The studio supported the music budget really, really well. They knew it was going to be significant. We were able to make it affordable because a lot of musicians were willing to give us songs without killing us. [Having artist] believe in the project always makes it more affordable. We knew we had to deliver that. I’m a music geek – for reals – and I still miss a lot of stuff that could be in. I think we have a good spectrum from Public Enemy to the Replacements to New Order to David Bowie to Echo and the Bunnymen to Poison to Motley Crue – that’s a pretty full spectrum from the 80s – but there’s still some left out. I think we even have English Beat in there, but there’s still stuff I missed. There’s so much great 80s music that’s not in the movie. So I hope people go, ‘Oh I remember that song’ and then go listen to something else.

How did you settle on Let’s Get It Started as the Johnny B Goode of this film.

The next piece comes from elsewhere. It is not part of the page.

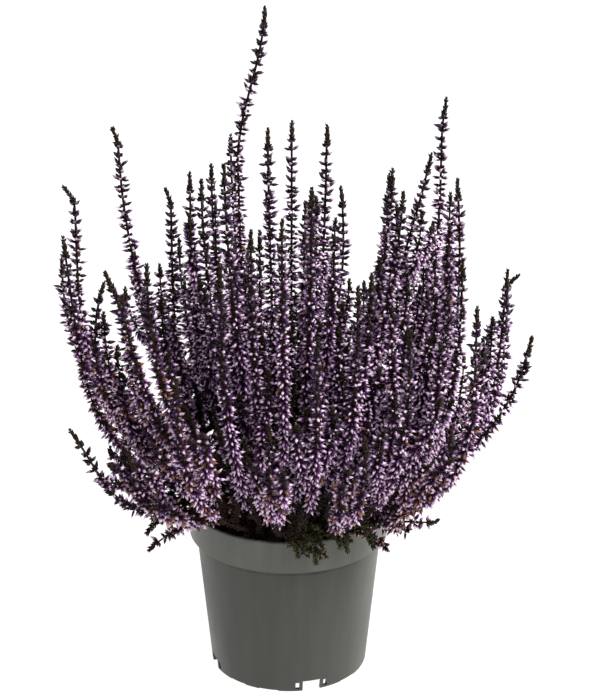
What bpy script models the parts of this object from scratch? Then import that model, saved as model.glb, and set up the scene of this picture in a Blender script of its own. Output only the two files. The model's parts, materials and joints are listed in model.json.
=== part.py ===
"""A potted heather: a plastic nursery pot, its compost, flowering spikes and green shoots.

Metres, +Z up. The origin is the centre of the pot's foot, on the surface it stands on.
The plant's front faces -Y. Driving dimensions come first.
"""
import math
import random

import bmesh
import bpy
from mathutils import Quaternion, Vector

MM = 0.001
SEED = 41

# Pot, a thin moulded shell with a collar, a raised floor and four notched feet
POT_HEIGHT = 0.106
RIM_RADIUS = 0.060
COLLAR_FOOT_Z = 0.0862
SHOULDER_Z = 0.0825
BODY_TOP_RADIUS = 0.0549
FOOT_RADIUS = 0.0467
FOOT_CHAMFER = 0.0008
FOOT_WIDTH = 0.0017
COLLAR_DRAFT = 0.0008
RIM_DROP = 0.0012
RIM_ROUND = 0.0007
WALL = 0.0014
FLOOR_Z = 0.0072
POT_SIDES = 36
POT_CREASE = math.radians(32)
CUTTER_LENGTH = 0.016
NOTCH_WIDTH = 0.011
NOTCH_HEIGHT = 0.0069
NOTCH_COUNT = 4
FIRST_NOTCH_ANGLE = math.radians(-73)
SLOT_WIDTH = 0.0024
SLOT_HEIGHT = 0.0044
SLOT_FOOT_Z = 0.0016
SLOT_ANGLE = math.radians(10.5)
SCALLOP_WIDTH = 0.012
SCALLOP_DEPTH = 0.0008
SCALLOP_ANGLES = (32, 58)
DRAIN_RADIUS = 0.003
DRAIN_SIDES = 6
DRAIN_RING_RADIUS = 0.028

# Compost, which fills the pot to a little below the rim
CLEAR = 0.0003
SOIL_Z = 0.0965
SOIL_RINGS = (0.047, 0.032, 0.016)
SOIL_SIDES = 18
SOIL_LUMP = 0.0011
SOIL_MOUND = 0.0025
SOIL_CREASE = math.radians(40)

# Stems, square in section, each in its own plain hole in the compost
STEM_RADIUS = 0.00135
HOLE_RADIUS = 0.0018
HOLE_HEIGHT = 0.03
ROOT_DEPTH = 0.010
BARE_NECK = 0.0035
BARE_LENGTH = 0.020
LOW_TIP_Z = 0.200
LOW_NECK = 0.0075
BASE_REACH = 0.041
REACH_POWER = 0.72
LAST_REACH = 0.130

# Flower spikes: buds raised in four ranks from a slim stem, leaf tufts below, a green tip
BUD_REACH = 0.0068
BUD_CORE = 0.0018
BUD_STEP = 0.0062
BUD_DROOP = -0.0030
BUD_LIFT = 0.0022
TOP_SWELL = 0.52
SWELL_SHARE = 0.4
TOP_CORE_SHARE = 0.6
TIP_STEPS = (0.0025, 0.0060, 0.0100, 0.0140)
TIP_REACH = (0.0013, 0.0018, 0.0021, 0.0024)
TIP_CORE = 0.0009
TIP_LIFT = 0.0008
TUFT_REACH = 0.0034
TUFT_STEP = 0.0135
TUFT_LIFT = 0.001
TWIST = math.radians(17)

# Spikes in millimetres: the tip's x, y and height, the length in flower, and how soon the
# stem swings outward, from 1 for a straight lean to 4 for a bowl-shaped arch
SPIKES = (
    # Tall spikes that make the outline seen from the front, left to right
    (-121, -8, 305, 150, 4.4),
    (-120, -36, 285, 150, 4.0),
    (-98, 28, 328, 165, 2.1),
    (-123, -50, 263, 115, 2.0),
    (-91, -76, 280, 140, 2.0),
    (-76, -96, 292, 150, 2.2),
    (-67, 2, 300, 155, 4.3),
    (-59, 74, 284, 140, 4.4),
    (-49, -16, 312, 165, 1.8),
    (-47, 101, 280, 130, 2.4),
    (-35, -50, 333, 180, 1.6),
    (-34, 56, 314, 150, 1.8),
    (-29, 10, 405, 230, 3.2),
    (-11, -43, 351, 190, 1.4),
    (-3, -99, 319, 160, 2.6),
    (2, 46, 326, 150, 1.8),
    (22, 5, 337, 170, 1.6),
    (13, -66, 325, 170, 2.0),
    (37, 60, 280, 130, 1.2),
    (60, 25, 304, 150, 1.7),
    (60, 81, 281, 130, 2.2),
    (64, -36, 312, 160, 1.5),
    (69, 0, 322, 175, 1.4),
    (90, 58, 336, 150, 3.8),
    (98, -38, 320, 160, 3.3),
    (96, -70, 285, 150, 3.2),
    (103, -93, 266, 140, 4.4),
    (128, 16, 242, 125, 4.6),
    (122, -18, 258, 130, 4.4),
    (130, -40, 226, 105, 2.5),
    # Spikes in front, whose tips show against the rest
    (-20, -84, 307, 165, 2.4),
    (-36, -112, 297, 155, 2.8),
    (38, -103, 282, 150, 2.8),
    (46, -72, 277, 130, 2.0),
    (66, -116, 262, 140, 3.2),
    (16, -126, 262, 140, 3.0),
    (-60, -122, 236, 125, 2.8),
    (-10, -134, 214, 110, 2.6),
    (42, -134, 206, 105, 2.6),
    # Low arching spikes round the rim
    (-99, -65, 180, 95, 5.2),
    (-88, -98, 182, 95, 2.8),
    (90, -103, 200, 105, 2.6),
    (114, 50, 197, 100, 4.2),
    (-120, 60, 190, 100, 2.2),
    # Spikes behind, kept under the outline seen from the front
    (-134, 40, 243, 125, 2.8),
    (-94, 80, 236, 125, 2.4),
    (-68, 116, 226, 120, 2.6),
    (-18, 98, 238, 130, 2.4),
    (-26, 130, 214, 110, 2.8),
    (10, 112, 252, 125, 2.8),
    (28, 134, 196, 100, 2.8),
    (58, 118, 228, 110, 2.6),
    (98, 90, 240, 120, 2.4),
)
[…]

The Johnny B Goode rip off? To what are you referring, sir? [laughs] Of course we deliberately ripped off all kinds of things. We ripped off whatever we could, frankly.


I just liked the song. You try to find a song that you’ll listen to next year and like. It had to be a current enough song and be modern in production, in terms of the way the music is produced, and I think Black Eyed Peas is kind of unique in the way they produce their music, and I think they’re great at the way they produce their songs and their songs sound current – it’s not a sound you heard then. That was one aspect of it. The other aspect of it was that it was a good enough song to last a while. I think it’s a genuinely good song that will last a long time. 

You chose the radio edit. 


What?

You chose the radio version. Instead of Let’s Get Retarded. How come?


That’s a great question. I hadn’t really thought about it. I don’t know. I guess to me thematically it didn’t matter. The music’s the same. And with that particular song I didn’t need to make a comment about knowing the original track was this and that in order to make it a giant hit on the radio they changed the words so they didn’t offend half the population. It just wasn’t relevant to the scene. But some music is relevant, and it has to back what you’re doing.